Antisymmetrised \(2p\)-forms generalising curvature 2-forms and a corresponding \(p\)-hierarchy of Schwarzschild type metrics in dimensions \(d>2p+1\) (Q5929514)

Generalizing the Einstein-Hilbert system in a quite natural fashion, \textit{A. Chakrabarti} and \textit{D. H. Tchrakian} [Phys. Lett., B 168, 187-191 (1986)] and \textit{G. M. O'Brian} and \textit{D. H. Tchrakian} [ J. Math. Phys. 29, 1212-1219 (1988; Zbl 0649.53082)] studied a hierarchy of gravitational systems. The prime objective of this paper is to present the Schwarzschild like solutions to such systems. The authors start with a curvature two-form and by recursive construction, introduce totally antisymmetric \(2p\)-forms, referred to as \(p\)-Riemann tensors which, on contraction of indices, gives a corresponding generalization of the Ricci tensor. In this context, the authors construct a static, spherically symmetric \(p\)-Ricci flat Schwarzschild like metric for spacetime dimension \(d> 2p+1\). It is worth noticing that \(2p\)-forms vanish for \(d<2p\) while the limiting cases \(d = 2p\) and \(d= 2p+1\) exhibit special features which are discussed briefly. Moreover, the existence of de Sitter type solutions is also pointed out. The authors then make an observation that for \(d=4p\), their class of solutions correspond to double-self dual \(p\)-Riemann tensors. Later on, the authors discuss the topological aspects of such generalized gravitational instantons and those of associated (through spin connections) generalized Yang-Mills instantons.
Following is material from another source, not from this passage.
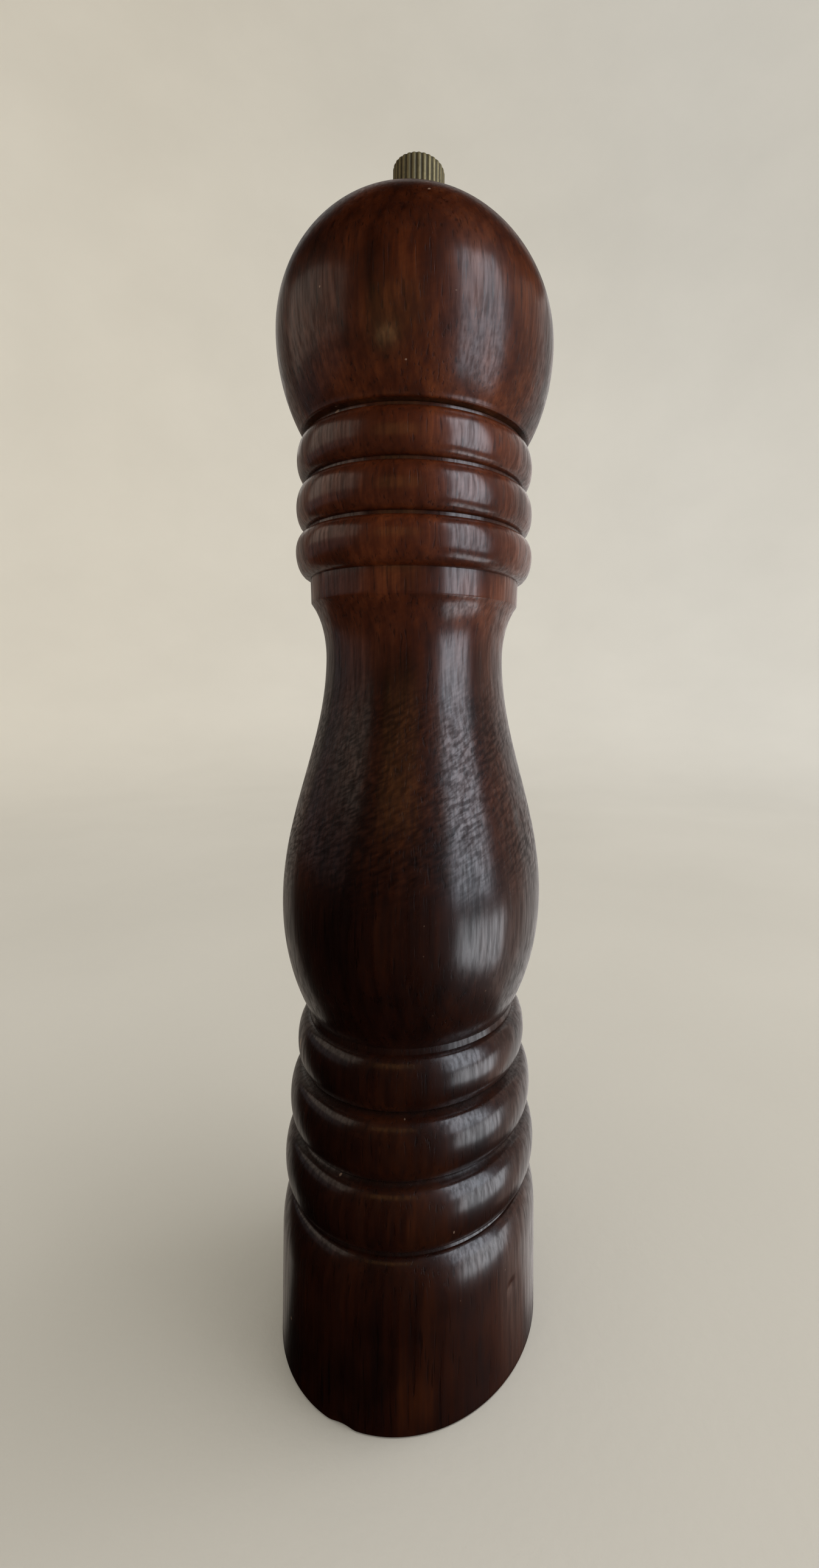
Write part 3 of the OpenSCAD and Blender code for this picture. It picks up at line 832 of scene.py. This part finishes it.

In the concluding part of this paper, the authors make some pertinent comments on the possibility of a study of surface deformations at the horizons of their class of \(p\)-black holes leading to Virasoro algebras with a \(p\)-dependent hierarchy of central charges, and indicate directions for further study within the framework of the formulism of this paper in a broader context.